DATA LISTING.
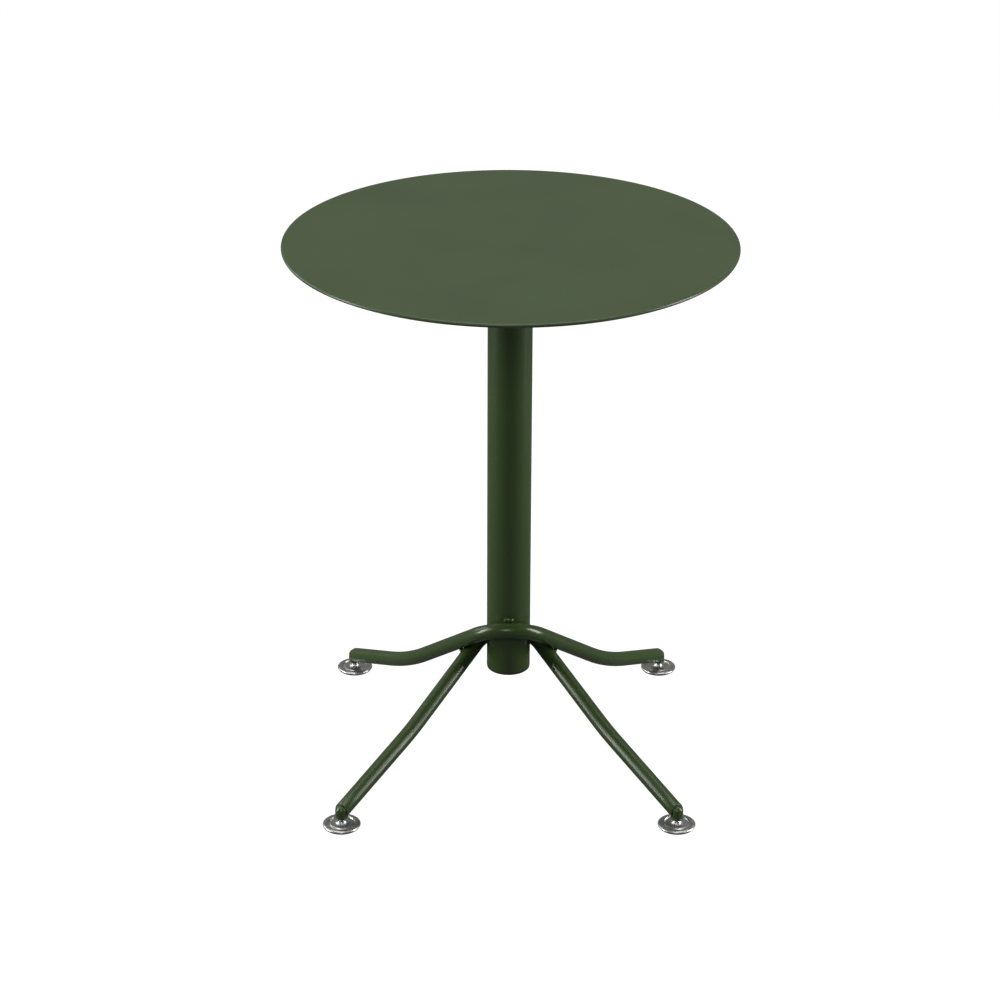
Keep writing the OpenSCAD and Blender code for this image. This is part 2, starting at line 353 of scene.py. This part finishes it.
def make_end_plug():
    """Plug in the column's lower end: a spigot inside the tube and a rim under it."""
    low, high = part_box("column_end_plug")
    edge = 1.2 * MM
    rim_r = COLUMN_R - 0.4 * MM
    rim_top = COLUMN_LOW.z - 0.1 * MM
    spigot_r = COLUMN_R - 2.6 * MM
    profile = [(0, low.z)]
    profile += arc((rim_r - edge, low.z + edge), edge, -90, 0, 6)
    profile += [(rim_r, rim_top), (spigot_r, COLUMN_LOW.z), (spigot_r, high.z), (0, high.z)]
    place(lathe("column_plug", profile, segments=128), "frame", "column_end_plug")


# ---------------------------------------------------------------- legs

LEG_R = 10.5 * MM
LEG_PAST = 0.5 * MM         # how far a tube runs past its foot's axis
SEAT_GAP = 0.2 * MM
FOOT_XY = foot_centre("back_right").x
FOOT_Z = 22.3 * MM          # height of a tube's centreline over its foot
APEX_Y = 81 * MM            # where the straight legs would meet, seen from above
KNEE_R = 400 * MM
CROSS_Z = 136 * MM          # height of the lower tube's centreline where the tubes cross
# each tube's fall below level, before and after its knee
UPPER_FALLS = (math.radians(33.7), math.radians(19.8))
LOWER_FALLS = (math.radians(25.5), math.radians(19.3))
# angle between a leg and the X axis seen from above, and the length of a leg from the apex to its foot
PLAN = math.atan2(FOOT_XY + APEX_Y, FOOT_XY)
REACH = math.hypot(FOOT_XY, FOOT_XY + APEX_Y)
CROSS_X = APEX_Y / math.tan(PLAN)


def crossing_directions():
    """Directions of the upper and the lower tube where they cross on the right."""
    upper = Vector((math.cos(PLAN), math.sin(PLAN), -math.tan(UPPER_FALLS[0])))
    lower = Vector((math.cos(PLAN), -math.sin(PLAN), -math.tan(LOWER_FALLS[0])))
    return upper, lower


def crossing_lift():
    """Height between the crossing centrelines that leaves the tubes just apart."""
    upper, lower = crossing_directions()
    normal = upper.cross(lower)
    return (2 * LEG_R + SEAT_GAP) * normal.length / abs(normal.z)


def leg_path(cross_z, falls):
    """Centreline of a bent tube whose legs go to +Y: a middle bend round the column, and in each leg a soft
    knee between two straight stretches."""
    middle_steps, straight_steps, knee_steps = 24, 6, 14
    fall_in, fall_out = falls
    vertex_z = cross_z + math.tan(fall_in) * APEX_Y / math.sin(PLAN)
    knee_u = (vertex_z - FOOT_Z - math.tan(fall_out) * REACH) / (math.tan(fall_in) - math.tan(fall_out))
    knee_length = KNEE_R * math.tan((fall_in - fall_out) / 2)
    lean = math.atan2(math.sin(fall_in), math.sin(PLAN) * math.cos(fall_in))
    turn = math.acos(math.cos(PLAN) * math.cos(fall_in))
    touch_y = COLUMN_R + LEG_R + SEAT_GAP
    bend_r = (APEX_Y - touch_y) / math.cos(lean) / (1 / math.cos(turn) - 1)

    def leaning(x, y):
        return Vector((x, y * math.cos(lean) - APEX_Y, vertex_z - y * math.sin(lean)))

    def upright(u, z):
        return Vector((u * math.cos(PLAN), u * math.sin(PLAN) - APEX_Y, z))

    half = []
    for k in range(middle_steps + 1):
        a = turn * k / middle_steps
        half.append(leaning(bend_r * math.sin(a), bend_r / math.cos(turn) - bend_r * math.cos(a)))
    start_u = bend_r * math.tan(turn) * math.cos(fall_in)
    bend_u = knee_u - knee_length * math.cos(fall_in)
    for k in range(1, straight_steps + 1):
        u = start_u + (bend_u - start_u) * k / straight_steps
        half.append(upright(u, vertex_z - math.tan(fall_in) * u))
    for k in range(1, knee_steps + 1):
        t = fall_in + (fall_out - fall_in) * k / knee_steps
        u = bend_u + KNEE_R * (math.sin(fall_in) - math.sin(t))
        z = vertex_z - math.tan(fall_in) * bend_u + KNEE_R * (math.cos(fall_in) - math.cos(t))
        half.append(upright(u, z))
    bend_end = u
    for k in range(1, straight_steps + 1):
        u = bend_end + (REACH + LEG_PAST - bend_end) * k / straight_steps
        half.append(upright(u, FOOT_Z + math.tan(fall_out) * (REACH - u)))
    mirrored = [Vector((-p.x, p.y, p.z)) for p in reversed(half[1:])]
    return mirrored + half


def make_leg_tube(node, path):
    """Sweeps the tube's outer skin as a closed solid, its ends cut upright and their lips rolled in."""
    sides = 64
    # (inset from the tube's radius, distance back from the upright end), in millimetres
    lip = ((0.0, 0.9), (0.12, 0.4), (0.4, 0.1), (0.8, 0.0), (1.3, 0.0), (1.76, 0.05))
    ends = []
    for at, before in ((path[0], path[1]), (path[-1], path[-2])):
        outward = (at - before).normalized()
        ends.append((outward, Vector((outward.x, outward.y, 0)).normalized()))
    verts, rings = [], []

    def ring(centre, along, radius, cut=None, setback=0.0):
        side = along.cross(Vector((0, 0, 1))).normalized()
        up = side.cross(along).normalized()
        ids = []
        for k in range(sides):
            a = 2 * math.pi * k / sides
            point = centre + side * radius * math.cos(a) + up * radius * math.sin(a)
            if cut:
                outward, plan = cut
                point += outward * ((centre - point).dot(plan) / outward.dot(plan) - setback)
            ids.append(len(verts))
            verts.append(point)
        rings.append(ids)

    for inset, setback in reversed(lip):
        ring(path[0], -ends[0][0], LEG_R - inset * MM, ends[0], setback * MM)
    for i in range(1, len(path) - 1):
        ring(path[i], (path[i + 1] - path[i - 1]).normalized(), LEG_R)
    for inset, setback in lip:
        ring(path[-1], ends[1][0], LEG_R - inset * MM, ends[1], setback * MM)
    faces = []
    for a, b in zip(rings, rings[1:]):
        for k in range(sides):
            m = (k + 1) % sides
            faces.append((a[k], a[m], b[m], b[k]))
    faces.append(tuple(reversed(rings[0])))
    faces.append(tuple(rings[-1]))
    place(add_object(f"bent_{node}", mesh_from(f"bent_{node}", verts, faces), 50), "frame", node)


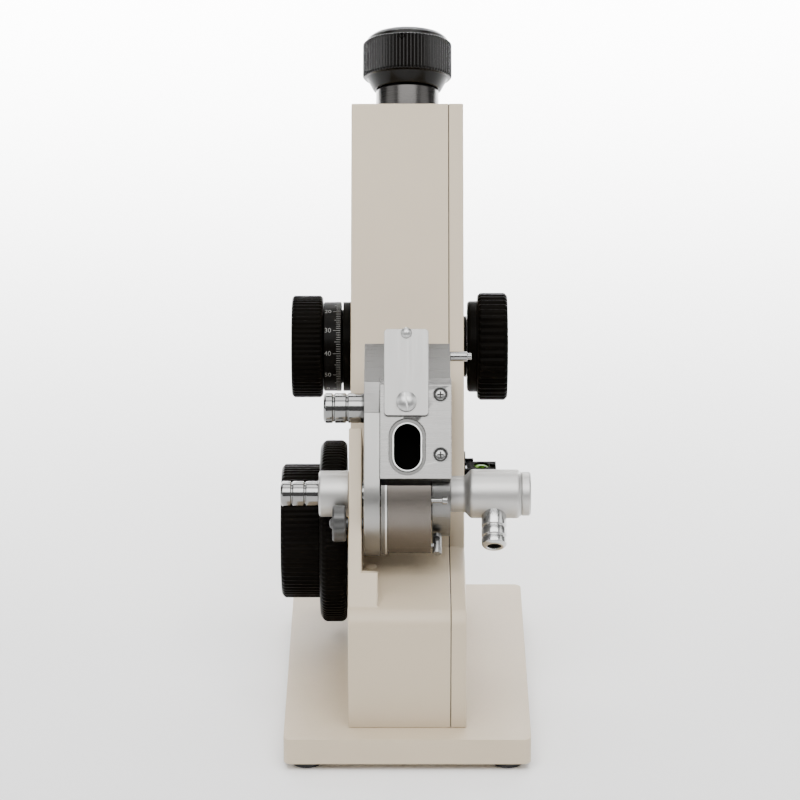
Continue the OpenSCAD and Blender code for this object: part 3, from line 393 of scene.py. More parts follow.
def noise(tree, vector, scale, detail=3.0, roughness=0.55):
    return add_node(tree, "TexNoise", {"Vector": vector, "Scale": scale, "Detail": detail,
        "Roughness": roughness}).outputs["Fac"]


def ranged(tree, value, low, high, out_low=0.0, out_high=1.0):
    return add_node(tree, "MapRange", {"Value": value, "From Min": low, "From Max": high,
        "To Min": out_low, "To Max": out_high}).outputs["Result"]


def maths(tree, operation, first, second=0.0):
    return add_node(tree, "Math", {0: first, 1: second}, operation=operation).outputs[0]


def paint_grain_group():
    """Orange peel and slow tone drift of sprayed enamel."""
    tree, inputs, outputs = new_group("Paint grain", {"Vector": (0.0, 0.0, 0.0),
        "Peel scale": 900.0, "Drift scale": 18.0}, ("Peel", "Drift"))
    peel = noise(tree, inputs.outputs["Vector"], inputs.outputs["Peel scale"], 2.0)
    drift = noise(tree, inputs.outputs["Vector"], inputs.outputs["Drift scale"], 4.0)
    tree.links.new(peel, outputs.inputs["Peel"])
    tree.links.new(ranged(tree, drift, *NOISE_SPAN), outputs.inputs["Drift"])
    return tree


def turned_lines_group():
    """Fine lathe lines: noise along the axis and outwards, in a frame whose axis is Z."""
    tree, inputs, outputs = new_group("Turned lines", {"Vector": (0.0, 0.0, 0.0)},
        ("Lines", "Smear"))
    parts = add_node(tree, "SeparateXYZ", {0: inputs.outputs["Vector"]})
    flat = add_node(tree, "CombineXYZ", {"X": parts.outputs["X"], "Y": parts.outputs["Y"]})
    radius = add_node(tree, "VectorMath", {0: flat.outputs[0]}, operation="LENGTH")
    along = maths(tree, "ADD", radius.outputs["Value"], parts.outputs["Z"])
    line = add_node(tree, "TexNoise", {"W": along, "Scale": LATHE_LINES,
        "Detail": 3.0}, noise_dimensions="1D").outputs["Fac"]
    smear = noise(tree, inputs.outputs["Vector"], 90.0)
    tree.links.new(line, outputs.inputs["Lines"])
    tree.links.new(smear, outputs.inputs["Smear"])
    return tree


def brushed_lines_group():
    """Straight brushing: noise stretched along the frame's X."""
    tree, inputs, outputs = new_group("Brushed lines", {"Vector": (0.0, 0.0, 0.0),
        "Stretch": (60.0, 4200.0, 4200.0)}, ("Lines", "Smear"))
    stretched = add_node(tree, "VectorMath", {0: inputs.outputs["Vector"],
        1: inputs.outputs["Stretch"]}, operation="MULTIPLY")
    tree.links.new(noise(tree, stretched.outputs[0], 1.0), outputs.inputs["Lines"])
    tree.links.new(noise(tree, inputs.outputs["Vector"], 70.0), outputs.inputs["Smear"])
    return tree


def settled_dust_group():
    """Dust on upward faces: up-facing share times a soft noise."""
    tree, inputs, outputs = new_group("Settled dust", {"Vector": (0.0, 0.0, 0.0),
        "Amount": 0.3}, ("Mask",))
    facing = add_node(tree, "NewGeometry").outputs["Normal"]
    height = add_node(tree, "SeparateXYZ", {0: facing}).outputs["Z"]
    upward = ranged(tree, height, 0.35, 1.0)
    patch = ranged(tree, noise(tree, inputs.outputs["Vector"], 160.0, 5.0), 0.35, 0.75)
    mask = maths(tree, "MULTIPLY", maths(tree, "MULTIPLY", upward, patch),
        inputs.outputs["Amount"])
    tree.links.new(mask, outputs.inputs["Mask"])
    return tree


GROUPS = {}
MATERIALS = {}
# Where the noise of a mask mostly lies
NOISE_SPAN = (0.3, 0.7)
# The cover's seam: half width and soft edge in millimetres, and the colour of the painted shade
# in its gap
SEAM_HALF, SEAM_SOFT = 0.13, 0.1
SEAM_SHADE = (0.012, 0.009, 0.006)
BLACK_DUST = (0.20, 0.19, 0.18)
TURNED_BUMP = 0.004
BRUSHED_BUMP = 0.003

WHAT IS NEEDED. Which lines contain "Blender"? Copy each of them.

WRITTEN SOLUTION.
Keep writing the OpenSCAD and Blender code for this image. This is part 2, starting at line 353 of scene.py. This part finishes it.
Continue the OpenSCAD and Blender code for this object: part 3, from line 393 of scene.py. More parts follow.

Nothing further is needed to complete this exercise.